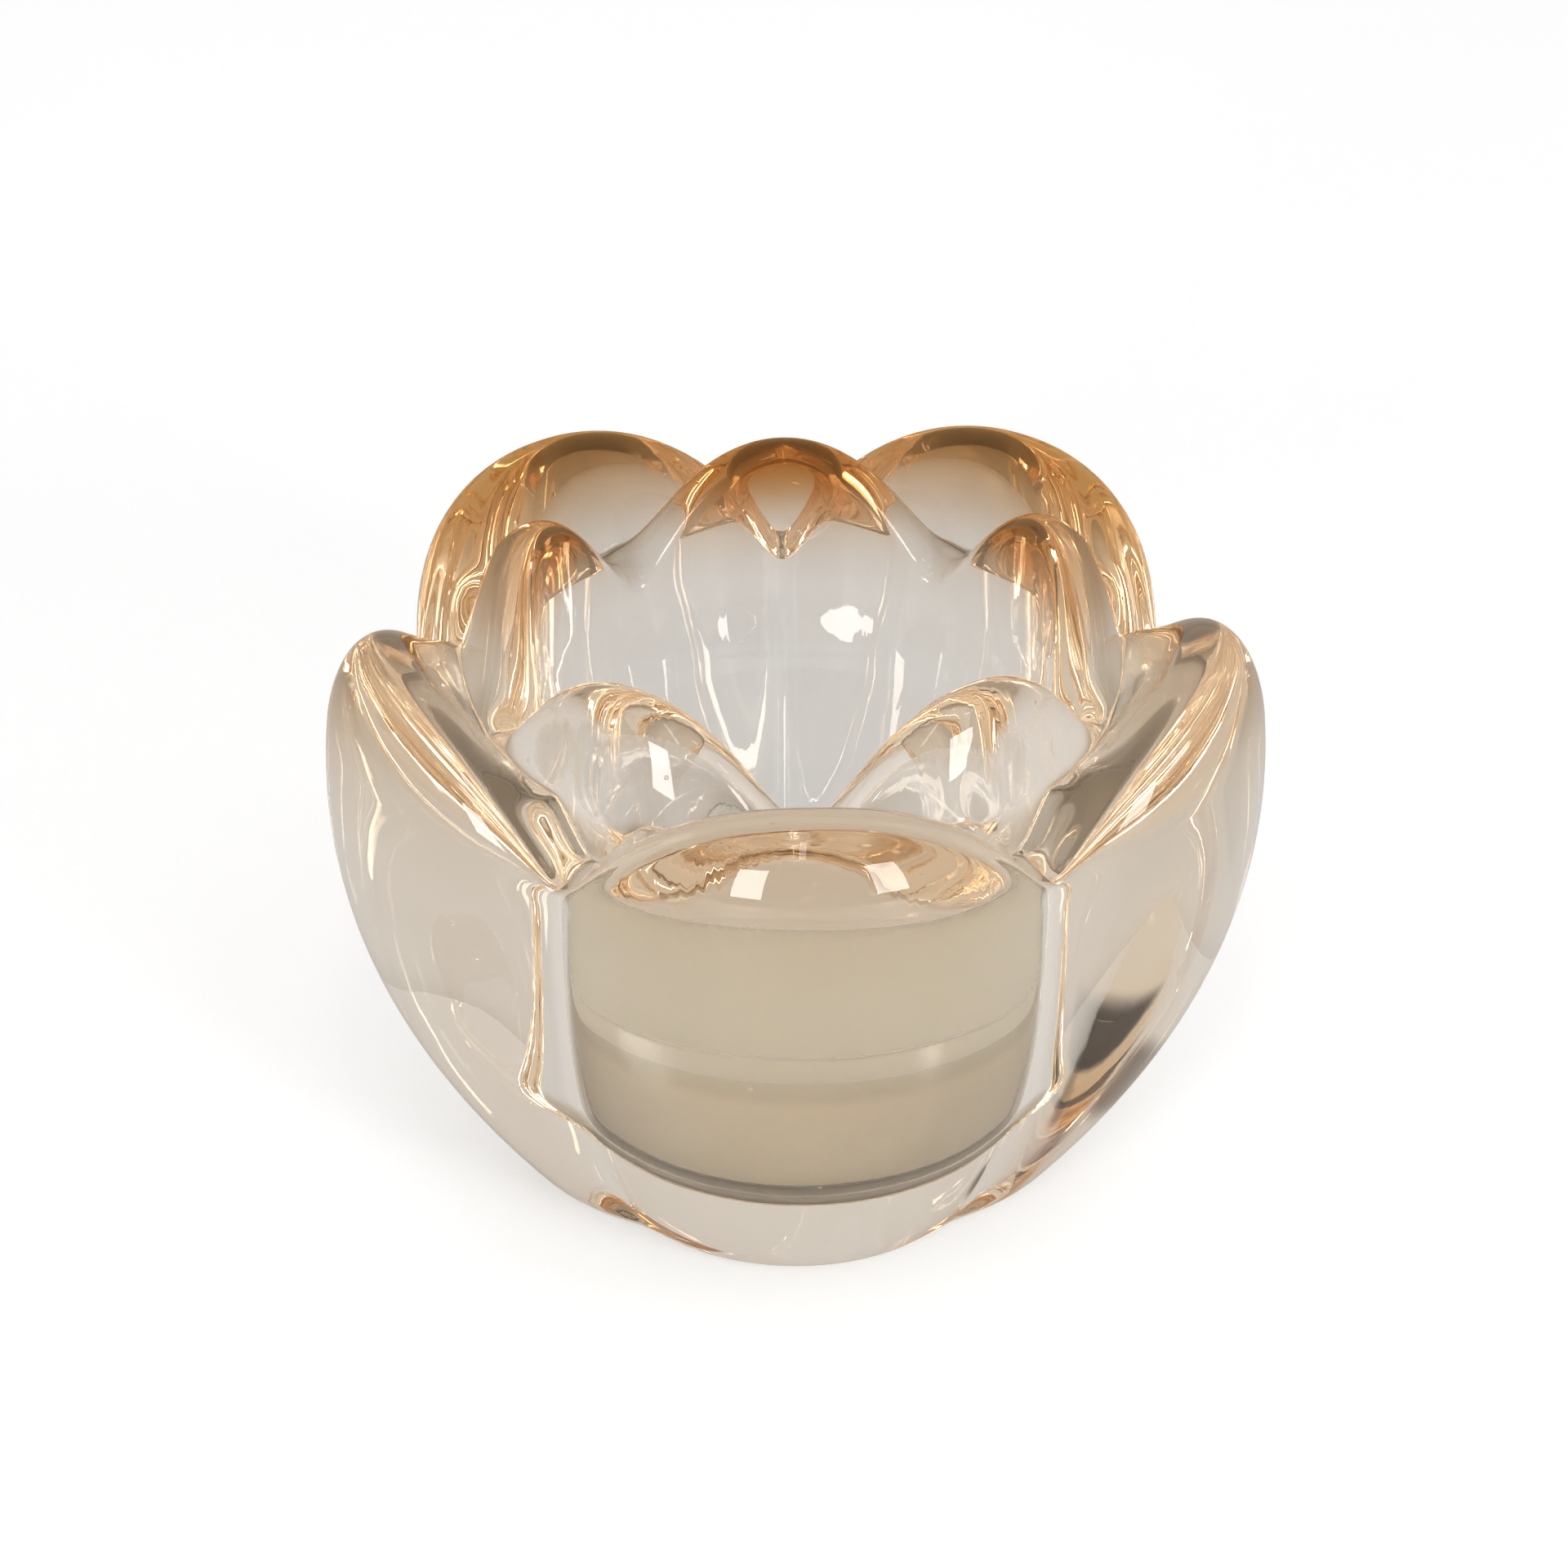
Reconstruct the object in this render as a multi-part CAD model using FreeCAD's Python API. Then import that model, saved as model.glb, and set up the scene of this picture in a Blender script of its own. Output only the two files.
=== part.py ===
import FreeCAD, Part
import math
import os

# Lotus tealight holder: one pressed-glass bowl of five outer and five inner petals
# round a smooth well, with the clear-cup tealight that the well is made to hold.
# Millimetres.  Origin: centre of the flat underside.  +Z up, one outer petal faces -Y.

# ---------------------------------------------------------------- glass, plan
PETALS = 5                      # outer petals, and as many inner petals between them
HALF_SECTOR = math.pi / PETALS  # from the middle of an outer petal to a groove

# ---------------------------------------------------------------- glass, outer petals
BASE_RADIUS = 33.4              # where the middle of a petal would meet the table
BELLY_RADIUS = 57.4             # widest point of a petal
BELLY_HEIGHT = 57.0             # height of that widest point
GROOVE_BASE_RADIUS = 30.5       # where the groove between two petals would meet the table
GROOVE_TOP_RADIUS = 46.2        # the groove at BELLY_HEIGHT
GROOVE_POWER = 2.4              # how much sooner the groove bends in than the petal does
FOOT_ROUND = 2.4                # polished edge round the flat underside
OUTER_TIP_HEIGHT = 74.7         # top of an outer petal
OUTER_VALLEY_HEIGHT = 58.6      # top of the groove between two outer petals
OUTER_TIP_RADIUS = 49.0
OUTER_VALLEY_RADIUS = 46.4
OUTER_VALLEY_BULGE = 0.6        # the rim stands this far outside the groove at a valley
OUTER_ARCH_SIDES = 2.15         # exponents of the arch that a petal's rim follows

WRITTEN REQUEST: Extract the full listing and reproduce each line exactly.

EXERCISE RESULT:
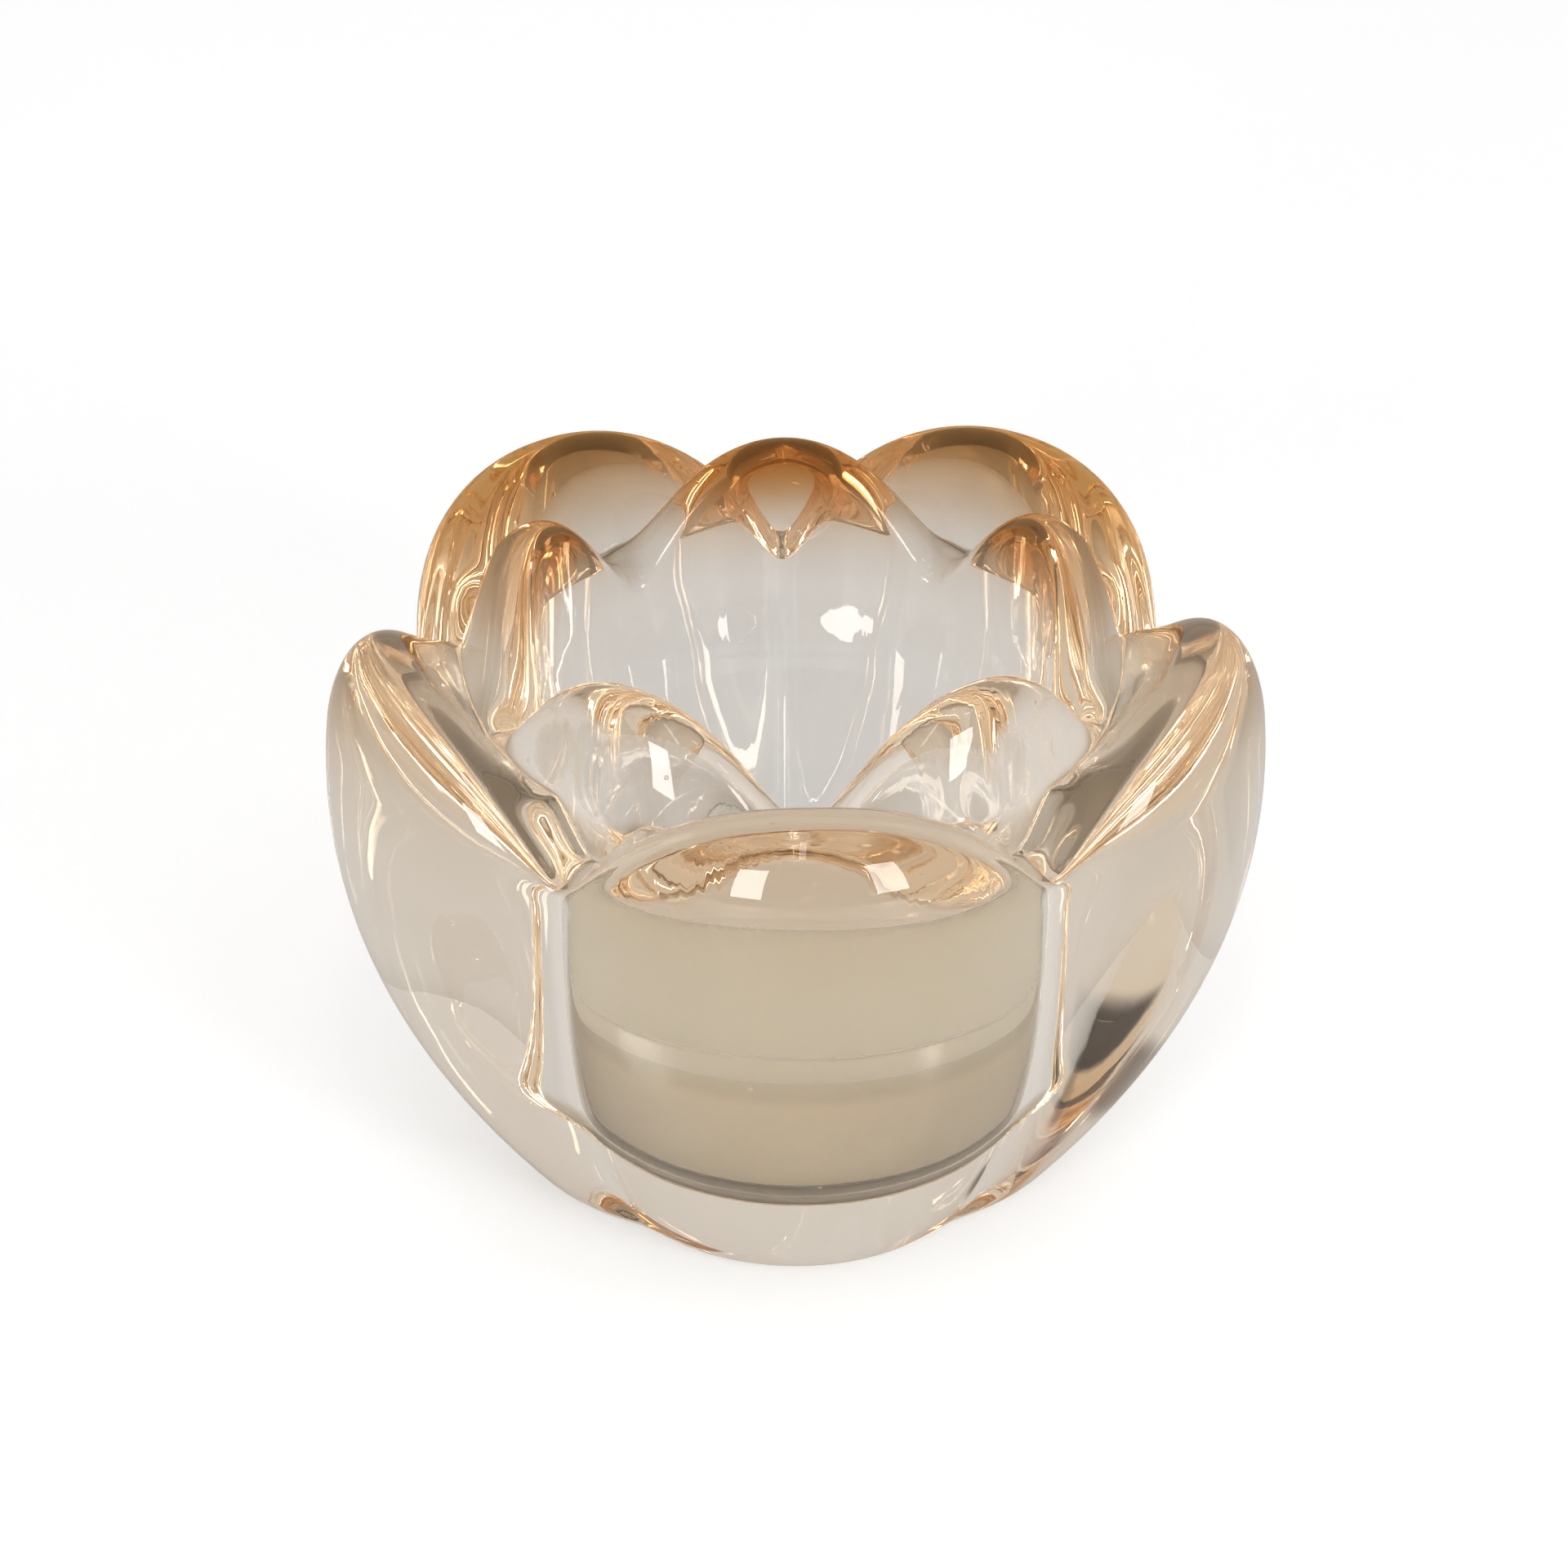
Reconstruct the object in this render as a multi-part CAD model using FreeCAD's Python API. Then import that model, saved as model.glb, and set up the scene of this picture in a Blender script of its own. Output only the two files.
=== part.py ===
import FreeCAD, Part
import math
import os

# Lotus tealight holder: one pressed-glass bowl of five outer and five inner petals
# round a smooth well, with the clear-cup tealight that the well is made to hold.
# Millimetres.  Origin: centre of the flat underside.  +Z up, one outer petal faces -Y.

# ---------------------------------------------------------------- glass, plan
PETALS = 5                      # outer petals, and as many inner petals between them
HALF_SECTOR = math.pi / PETALS  # from the middle of an outer petal to a groove

# ---------------------------------------------------------------- glass, outer petals
BASE_RADIUS = 33.4              # where the middle of a petal would meet the table
BELLY_RADIUS = 57.4             # widest point of a petal
BELLY_HEIGHT = 57.0             # height of that widest point
GROOVE_BASE_RADIUS = 30.5       # where the groove between two petals would meet the table
GROOVE_TOP_RADIUS = 46.2        # the groove at BELLY_HEIGHT
GROOVE_POWER = 2.4              # how much sooner the groove bends in than the petal does
FOOT_ROUND = 2.4                # polished edge round the flat underside
OUTER_TIP_HEIGHT = 74.7         # top of an outer petal
OUTER_VALLEY_HEIGHT = 58.6      # top of the groove between two outer petals
OUTER_TIP_RADIUS = 49.0
OUTER_VALLEY_RADIUS = 46.4
OUTER_VALLEY_BULGE = 0.6        # the rim stands this far outside the groove at a valley
OUTER_ARCH_SIDES = 2.15         # exponents of the arch that a petal's rim follows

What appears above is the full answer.